Mais sept ans plus tard, en ce début d’été, la famille Lartigue se retrouve aux environs du Tréport. Dans son journal, à la date de cette journée, le jeune homme notera, «la première automobile arrive là-bas ! Il y a d’abord une courbe, puis c’est la ligne droite…elle passe devant nous à toute vitesse, c’est formidable ! La seconde arrive. Je la photographie en vitesse en pivotant un peu sur moi-même pour la conserver dans mon viseur, pendant qu’elle passe. C’est la première fois que je fais ça. Moi, je fais des photographies. Monsieur Folletête annonce le numéro. Si bien que nous suivons la course dans tous ses détails.» Des détails dans lesquels Monsieur Folletête, le précepteur du jeune photographe, s’est peut-être un peu emmêlé les stylos. Car Lartigue notera, en légendant l’image de la manière la plus précise possible, qu’il s’agit d’une Delage.

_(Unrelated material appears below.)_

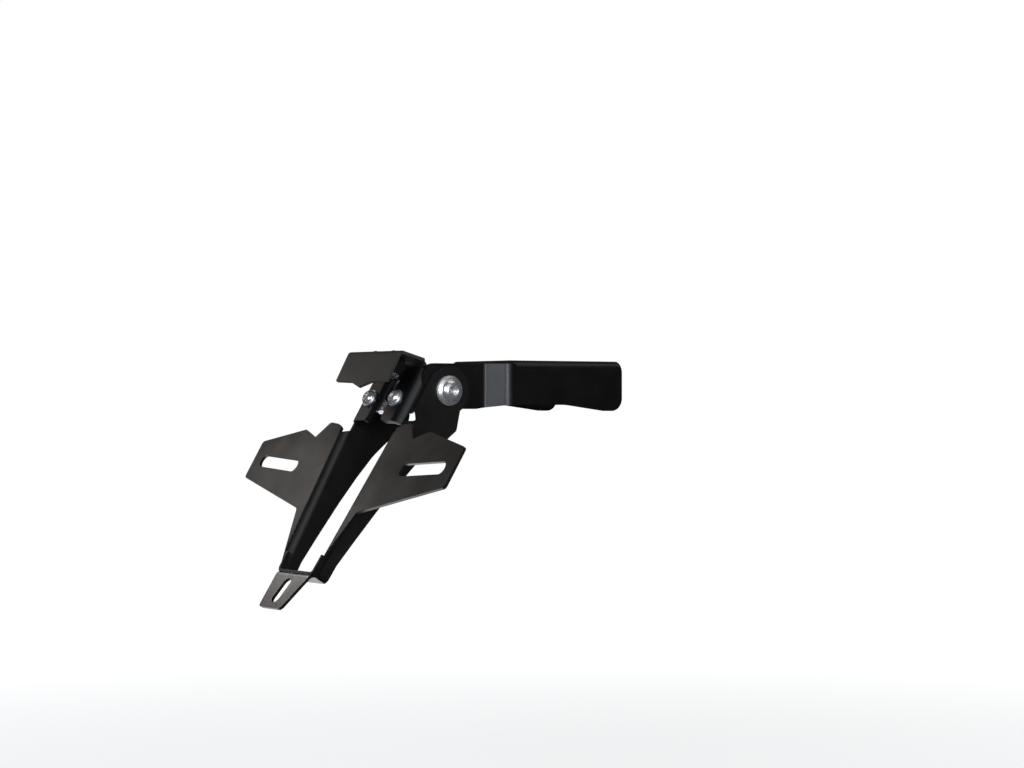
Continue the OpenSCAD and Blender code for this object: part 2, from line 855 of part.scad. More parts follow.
module led_board() {
    half = lamp_w / 2 - housing_wall - board_gap;
    rear = housing_rear_w + housing_wall + board_gap;
    front = housing_front_w - housing_wall - board_gap;
    color([0.1, 0.35, 0.18]) in_plate() {
        across(-half, half) translate([rear, board_v - board_t]) square([front - rear, board_t]);
        for (x = [-chip_pitch, 0, chip_pitch])
            across(x - chip_w / 2, x + chip_w / 2)
                translate([(rear + front - chip_w) / 2, board_v - board_t - chip_t])
                square([chip_w, chip_t + eps]);
    }
}

module lamp_screw(s) {
    color([0.12, 0.12, 0.13]) in_plate() at_lamp_screw(s)
        button_bolt(
            screw_d - screw_thread_gap, hood_t + screw_len, screw_head_r, screw_head_h, 0, 0, screw_socket
        );
}

module lamp_screw_left() { lamp_screw(-1); }
module lamp_screw_right() { lamp_screw(1); }

// Places things at one lamp bolt, with z pointing backwards out of the plate's plane.
module at_lamp_bolt(s, w) {
    in_plate() translate([s * lamp_bolt_u, w, lamp_bolt_v]) rotate([90, 0, 0]) children();
}

module lamp_bolt(s) {
    grip = washer_t + tab_t + hood_t + washer_t;
    color([0.8, 0.82, 0.84]) at_lamp_bolt(s, tab_rear - washer_t)
        button_bolt(lamp_bolt_d, grip + lamp_bolt_past, lamp_bolt_d, lamp_head_h, 0, 0, lamp_socket);
}

module lamp_nut(s) {
    color([0.75, 0.76, 0.78]) at_lamp_bolt(s, hood_flange_front + washer_t) mirror([0, 0, 1])
        lock_nut(lamp_bolt_d, lamp_nut_flats, lamp_nut_h, lamp_nut_flange_r);
}

module lamp_bolt_left() { lamp_bolt(-1); }
module lamp_bolt_right() { lamp_bolt(1); }
module lamp_nut_left() { lamp_nut(-1); }
module lamp_nut_right() { lamp_nut(1); }

module lamp_head_washers() {
    color([0.78, 0.79, 0.8]) for (s = [-1, 1])
        at_lamp_bolt(s, tab_rear) ring(lamp_washer_r, lamp_bolt_d / 2 + washer_gap, washer_t);
}

module lamp_tab_washers() {
    color([0.78, 0.79, 0.8]) for (s = [-1, 1])
        at_lamp_bolt(s, hood_flange_front + washer_t)
            ring(lamp_washer_r, lamp_bolt_d / 2 + washer_gap, washer_t);
}

main_bracket();
plate_hanger();
pivot_bolt_left();
pivot_bolt_right();
friction_washer_left();
friction_washer_right();
outer_washer_left();
outer_washer_right();
pivot_washer_left();
pivot_washer_right();
pivot_nut_left();
pivot_nut_right();
lamp_hood();
lamp_housing();
lamp_lens();
led_board();
lamp_screw_left();
lamp_screw_right();
lamp_bolt_left();
lamp_bolt_right();
lamp_head_washers();
lamp_tab_washers();
lamp_nut_left();
lamp_nut_right();
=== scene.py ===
# %% [markdown]
# A tail tidy is a folded steel bracket that holds a number plate and its lamp. Its sheets, bolts and lamp
# were first built as a CAD model in metres. This script dresses that model: it eases the sheets' edges,
# replaces the plain bolts with detailed ones, and gives every surface a finish. We start by loading the
# model and keeping the box that it fills.

# %% Load the frame
import json
import math
import bmesh
import bpy
from mathutils import Matrix, Vector


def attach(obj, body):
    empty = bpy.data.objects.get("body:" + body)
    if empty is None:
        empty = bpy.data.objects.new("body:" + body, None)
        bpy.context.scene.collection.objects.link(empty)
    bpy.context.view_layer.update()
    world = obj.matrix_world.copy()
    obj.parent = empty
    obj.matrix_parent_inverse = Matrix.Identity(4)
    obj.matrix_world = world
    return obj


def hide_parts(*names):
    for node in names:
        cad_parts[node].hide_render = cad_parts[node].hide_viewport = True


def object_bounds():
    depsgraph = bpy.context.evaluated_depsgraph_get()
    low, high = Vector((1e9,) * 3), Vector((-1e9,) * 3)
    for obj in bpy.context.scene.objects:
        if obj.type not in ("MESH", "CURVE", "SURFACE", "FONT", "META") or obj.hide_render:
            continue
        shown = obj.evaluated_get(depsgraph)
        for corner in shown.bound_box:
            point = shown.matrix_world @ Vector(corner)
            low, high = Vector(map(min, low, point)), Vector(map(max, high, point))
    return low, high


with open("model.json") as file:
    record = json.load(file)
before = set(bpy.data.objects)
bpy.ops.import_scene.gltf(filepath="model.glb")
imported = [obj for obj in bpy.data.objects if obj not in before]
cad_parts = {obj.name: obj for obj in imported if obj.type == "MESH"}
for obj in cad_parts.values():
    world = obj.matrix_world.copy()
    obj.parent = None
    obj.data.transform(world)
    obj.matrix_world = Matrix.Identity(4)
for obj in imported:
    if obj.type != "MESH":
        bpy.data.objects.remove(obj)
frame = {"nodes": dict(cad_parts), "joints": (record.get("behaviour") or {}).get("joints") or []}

CAD_BOX = [list(corner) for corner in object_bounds()]
MM = 0.001
print("CAD box in mm:", [[round(v / MM, 1) for v in corner] for corner in CAD_BOX])

# %% [markdown]
# Everything at the rear sits on one axis, the pivot, where the plate hanger is bolted between the arms.
# The hanger and the lamp lean back by the same angle, so we work in a frame of their own: x across, y
# forward through the plate and z up along it. The pivot lies a little in front of that frame's origin.

# %% The pivot and the plate's frame
hinge = frame["joints"][0]
PIVOT = Vector(hinge["pos_m"])
LEAN = math.radians(31)
AT_PIVOT = Matrix.Translation(PIVOT)
PIVOT_IN_PLATE = Vector((0, 3.5, 1.8)) * MM
IN_PLATE = AT_PIVOT @ Matrix.Rotation(-LEAN, 4, "X") @ Matrix.Translation(-PIVOT_IN_PLATE)
OUT_OF_PLATE = IN_PLATE.inverted()
print("pivot at", [round(v / MM, 1) for v in PIVOT], "mm; lean", round(math.degrees(LEAN)), "degrees")

# %% [markdown]
# The picture was taken from the right and behind, at about the height of the pivot, through a long lens.
# Such a lens keeps the far wing almost as large as the near one. The angle and distance were found by
# fitting the corners of the wings, the slots, the tab and the pivot bolt.

# %% Camera
AZIMUTH = math.radians(55.236)
ELEVATION = math.radians(-0.487)
SENSOR_WIDTH = 36.0
IMAGE_WIDTH = 1024
FOCAL_PIXELS = 2400
VIEW_DATUM = Vector((0, -72, -15)) * MM
CAMERA_OFFSET = Vector((47.749, 3.134, 1195.895)) * MM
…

Une erreur qui ne sera découverte que plusieurs décennies plus tard. Car en attendant, le jeune homme est plutôt déçu. Dans sa chambre noire il ne peut que constater l’ampleur des dégâts. La photo est mal cadrée, floue, et déformée. Il remise son tirage et son négatif pour ne conserver que les autres photos de la course. Des photos nettes ou les autos sont entièrement représentées.

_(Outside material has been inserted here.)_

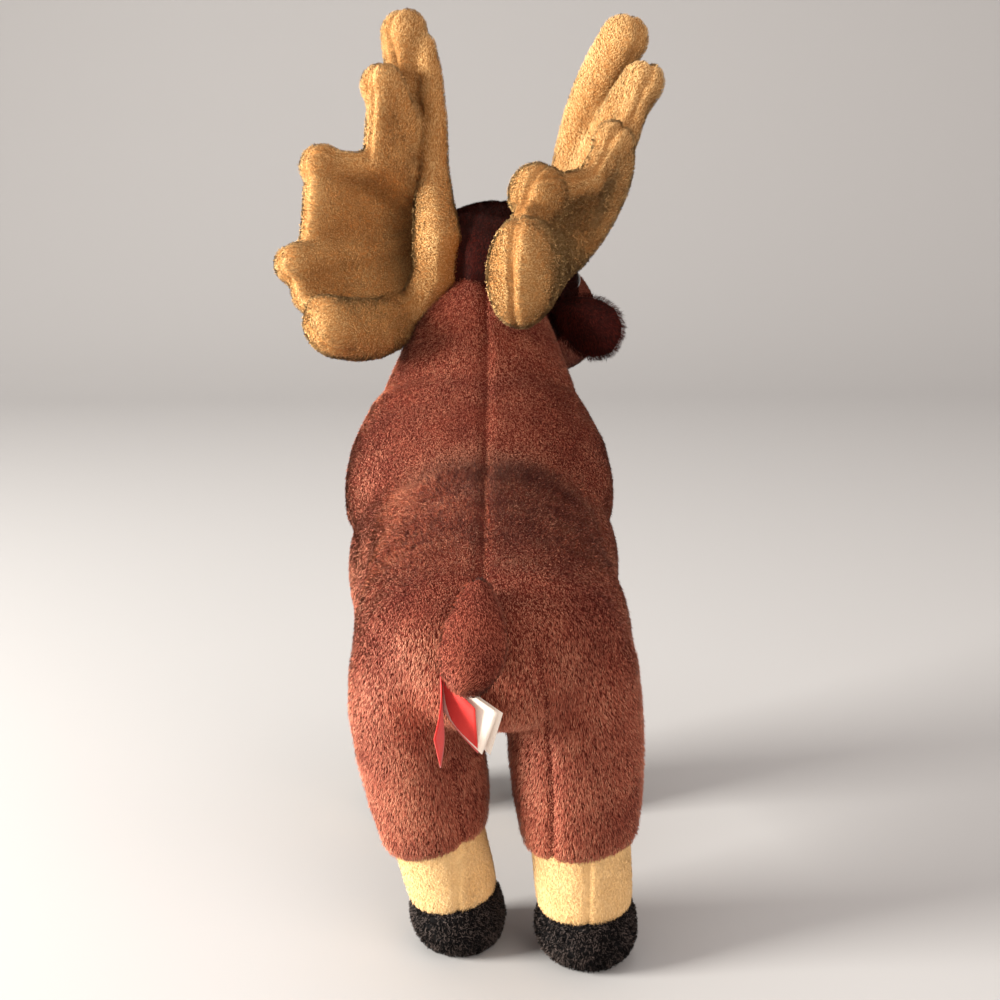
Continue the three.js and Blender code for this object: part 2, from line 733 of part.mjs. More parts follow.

Les années passent, Jacques Henri Lartigue devient peintre professionnel, avec un succès mitigé, mais il continue de photographier tout ce qui se passe autour de lui, sa famille, ses amis et les évènements familiers. Pourtant, peu à peu, le monde de la photo évolue. Des artistes expérimentaux utilisent le « bougé » pour dynamiser leurs images. Dans les années 50, la photo commence à s’exposer dans les musées.

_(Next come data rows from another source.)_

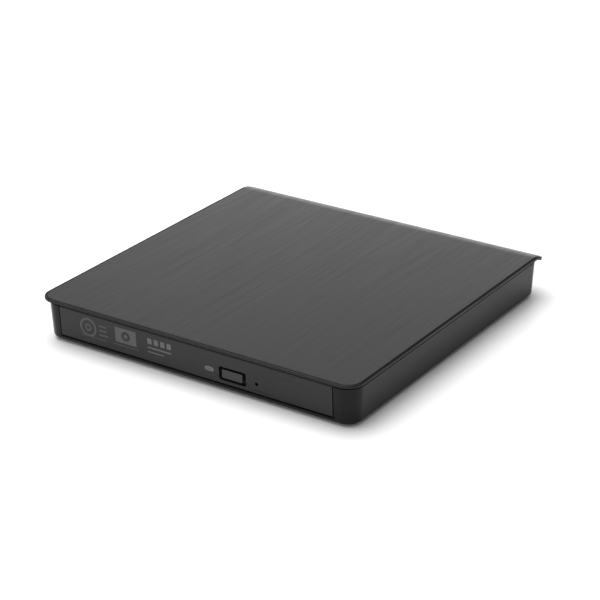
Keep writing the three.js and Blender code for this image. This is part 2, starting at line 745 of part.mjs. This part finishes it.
function add(name, look, geometry) {
  const [color, roughness, metalness] = LOOKS[look];
  const mesh = new THREE.Mesh(geometry, new THREE.MeshStandardMaterial({ color, roughness, metalness }));
  mesh.name = name;
  model.add(mesh);
}

function addCase() {
  add("top_cover", "cover", topCover());
  add("base_shell", "shell", baseShell());
  CORNER_NAMES.forEach((corner, index) => {
    add(`foot_${corner}`, "rubber", foot(...FOOT_PLACES[index]));
    add(`cover_screw_${corner}`, "steel", coverScrew(...SCREW_PLACES[index]));
  });
}

function addRearBoard() {
  add("bridge_board", "board", bridgeBoard());
  add("bridge_chip", "chip", block(-12, -3, 57.5, 65, BOARD_HIGH, 5.8));
  add("bridge_crystal", "steel", prismZ(roundedShape(6, 14, 58, 62, 1.8), BOARD_HIGH, 7, 5));
  add("usb_socket_shell", "steel", usbShell());
  add("usb_socket_tongue", "chip", usbTongue());
  add("sata_socket", "chip", sataSocket());
}

function addDriveFrame() {
  add("drive_chassis", "steel", driveChassis());
  add("drive_lid", "steel", driveLid());
  add("rail_guide_left", "resin", railGuide(-1));
  add("rail_guide_right", "resin", railGuide(1));
  add("slide_rail_left", "steel", slideRail(-1));
  add("slide_rail_right", "steel", slideRail(1));
  add("interface_board", "board", interfaceBoard());
  add("sata_plug", "chip", sataPlug());
  add("latch_post", "steel", rod(LATCH_X, LATCH_Y, 3.8, 7.1, 1.2, 20));
  add("plunger_guide", "tray", plungerGuide());
  add("eject_plunger", "resin", ejectPlunger());
  add("ribbon_fixed_run", "ribbon", block(-30, -14, -24, 45, 3.8, 4));
  add("ribbon_loop", "ribbon", ribbonLoop());
}

function addTray() {
  add("tray", "tray", tray());
  add("tray_bottom_cover", "steel", trayBottomCover());
  add("ribbon_tray_run", "ribbon", block(-30, -14, -24, 40, 5.2, 5.4));
  add("front_bezel", "bezel", frontBezel());
  add("eject_button", "bezel", ejectButton());
  add("led_light_pipe", "light", lightPipe());
  add("button_board", "board", block(5, 28, -69, -60, 6.2, 6.85));
  add("tact_switch", "chip", block(BUTTON_X - 3.4, BUTTON_X + 3.2, -67.9, -64.2, 6.85, 9.2));
  add("tray_board", "board", block(-52, 40, 18, 41, 6.5, 7.4));
  add("controller_chip", "chip", block(-32, -18, 22, 36, 7.4, 8.8));
  add("motor_driver_chip", "chip", block(8, 18, 25, 34, 7.4, 8.6));
  add("latch_solenoid", "steel", latchSolenoid());
  add("latch_hook", "resin", latchHook());
}

function addTraverse() {
  add("traverse_frame", "steel", traverseFrame());
  DAMPER_PLACES.forEach(([s, t], index) => add(`damper_${index + 1}`, "rubber", damper(s, t)));
  add("guide_rod_1", "steel", guideRod(ROD_PLUS, 9));
  add("guide_rod_2", "steel", guideRod(ROD_MINUS, 9.8));
  add("sled_motor", "steel", sledMotor());
  add("lead_screw", "steel", leadScrew());
  add("spindle_stator", "brass", spindleStator());
  add("turntable", "tray", turntable());
  add("turntable_pad", "rubber", turntablePad());
  for (let index = 0; index < CLAW_COUNT; index += 1) {
    add(`chuck_claw_${index + 1}`, "resin", chuckClaw(index));
  }
  add("pickup_sled", "steel", pickupSled());
  add("lens_holder", "chip", lensHolder());
  add("objective_lens", "lens", objectiveLens());
}

addCase();
addRearBoard();
addDriveFrame();
addTray();
addTraverse();

export default model;
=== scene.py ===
import json
import math

import bmesh
import bpy
from mathutils import Matrix, Vector


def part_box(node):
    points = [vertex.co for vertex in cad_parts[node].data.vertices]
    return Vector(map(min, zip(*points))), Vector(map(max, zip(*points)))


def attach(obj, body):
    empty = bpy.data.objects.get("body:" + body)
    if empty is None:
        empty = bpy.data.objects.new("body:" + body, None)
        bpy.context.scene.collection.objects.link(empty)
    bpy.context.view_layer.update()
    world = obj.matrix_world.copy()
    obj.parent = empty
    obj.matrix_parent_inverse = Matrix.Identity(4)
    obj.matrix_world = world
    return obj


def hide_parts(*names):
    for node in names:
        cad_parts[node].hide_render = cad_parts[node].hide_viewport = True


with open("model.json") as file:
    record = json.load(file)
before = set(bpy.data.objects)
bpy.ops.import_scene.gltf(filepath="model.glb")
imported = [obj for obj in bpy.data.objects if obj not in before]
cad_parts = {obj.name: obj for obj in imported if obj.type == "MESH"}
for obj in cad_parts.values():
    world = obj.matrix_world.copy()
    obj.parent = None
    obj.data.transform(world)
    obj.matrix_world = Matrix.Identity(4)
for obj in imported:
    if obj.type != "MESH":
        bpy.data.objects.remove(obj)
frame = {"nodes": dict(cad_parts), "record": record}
nodes = frame["nodes"]
record = frame["record"]
scene = bpy.context.scene
MM = 0.001
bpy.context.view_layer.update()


# ---------------------------------------------------------------- camera and light

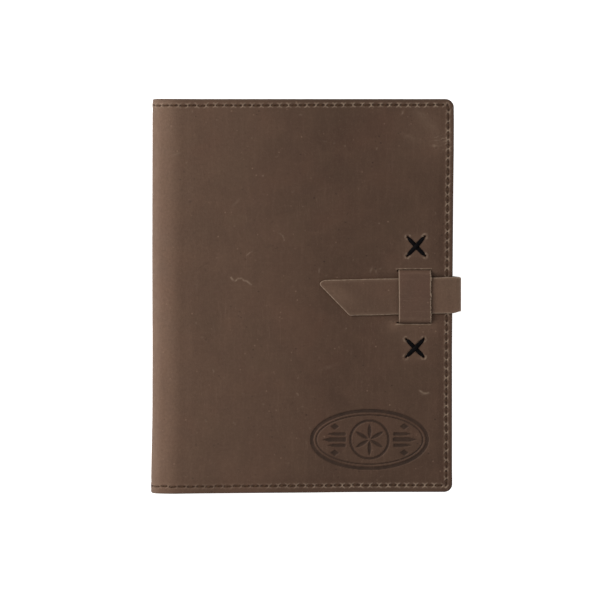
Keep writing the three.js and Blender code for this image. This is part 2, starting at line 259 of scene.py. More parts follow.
def ornament(x, y):
    """Depth from 0 to 1 of a plain geometric ornament."""
    u, v = x - EMB[0], y - EMB[1]
    out = np.zeros_like(u)

    def cut(d, w, soft=0.28):
        return smooth((w + soft / 2 - d) / soft)

    def ellipse(rx, ry, w):
        k = np.hypot(u / rx, v / ry)
        g = np.hypot(u / rx**2, v / ry**2) + 1e-9
        return cut(np.abs(k - 1) * k / g, w)

    out = np.maximum(out, ellipse(32.4, 16.3, 0.95))
    out = np.maximum(out, ellipse(29.9, 13.9, 0.34))
    r = np.hypot(u, v)
    R = 9.6
    inside = cut(r - R, 0.0, 0.3)
    for k in range(6):
        a = math.pi / 3 * k + math.pi / 6
        # a petal is where two circles overlap
        p1 = (R * math.cos(a - math.pi / 3), R * math.sin(a - math.pi / 3))
        p2 = (R * math.cos(a + math.pi / 3), R * math.sin(a + math.pi / 3))
        d = np.maximum(np.hypot(u - p1[0], v - p1[1]), np.hypot(u - p2[0], v - p2[1])) - R
        petal = cut(d + 0.30, 0.0, 0.3)
        out = np.maximum(out, petal * inside)
    out = np.maximum(out, cut(np.abs(r - R - 1.1), 0.62))
    for side in (-1, 1):
        for row, (x0, x1, hw) in enumerate([(13.2, 27.4, 1.25), (13.4, 24.8, 0.95), (13.4, 24.8, 0.95)]):
            vy = v - (0, 3.2, -3.2)[row]
            w = hw * smooth((x1 - side * u) / 6.0) * smooth((side * u - x0) / 0.6 + 0.5)
            out = np.maximum(out, cut(np.abs(vy) - w, 0.0, 0.25) * (side * u > x0) * (side * u < x1))
        d = np.abs(u - side * 19.5) / 2.4 + np.abs(np.abs(v) - 7.4) / 1.8
        out = np.maximum(out, cut((d - 1) * 1.3, 0.0, 0.35))
    return out


# ---- keeper slits and lace holes ----
SLIT_X = (K_LO[0] - 1.6, K_HI[0] + 0.5)
SLITS = [(14.15, 1), (-14.85, -1)]


def middle(node):
    lo, hi = box_mm(node)
    return (lo[:2] + hi[:2]) / 2


U_AT, L_AT = middle("upper_cross_lace"), middle("lower_cross_lace")
CROSS = [
    ("upper", U_AT[0] + 0.15, U_AT[1], ((-4.8, 5.2), (4.8, 5.5), (-5.0, -5.4), (5.1, -5.3))),
    ("lower", L_AT[0] + 0.15, L_AT[1] - 0.2, ((-5.0, 5.1), (4.9, 5.3), (-5.1, -4.8), (4.8, -4.8))),
]
HOLES = [(cx + dx, cy + dy) for _, cx, cy, ends in CROSS for dx, dy in ends]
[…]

La voiture déformée devient l'une des 100 plus belles photos de l'histoire
C’est à ce moment-là que Lartigue repense à la photo qu’il a réalisé une quarantaine d’années plus tôt, et le temps passant, lui trouve un intérêt qu’elle n’avait pas au moment de la prise de vue. Il l’exhume de ses albums poussiéreux et elle est immédiatement repérée par les galeristes. En 1963, elle sera même exposée, en compagnie d’une centaine d’autres œuvres du même auteur, au musée d’art moderne de New York pour une grande rétrospective. C’est la consécration pour celui qui s’est toujours défini comme photographe amateur.
Mais avec la notoriété, vient aussi l’heure des vérifications. C’est l’historien de l’automobile Marc Douezy qui va s’en charger et il est formel : la voiture qui figure sur la photo n’est en aucun cas une Delage, mais une Théophie Schneider pilotée par Maurice Croquet. En plus, il ne s’agit pas d’une course au Tréport mais du Grand Prix de Dieppe, à quelques encablures de là, il est vrai. Mais lorsque la légende est plus belle que la réalité, on conserve la légende, et aujourd’hui encore, celle que Jacques Henri Lartigue a annotée au dos de son tirage en 1912 reste inchangée. Elle sera classée, en 1999, parmi les 100 plus belles photos de l’histoire. Mais son auteur, décédé en 1986 ne saura jamais que son image ratée lui a largement survécu.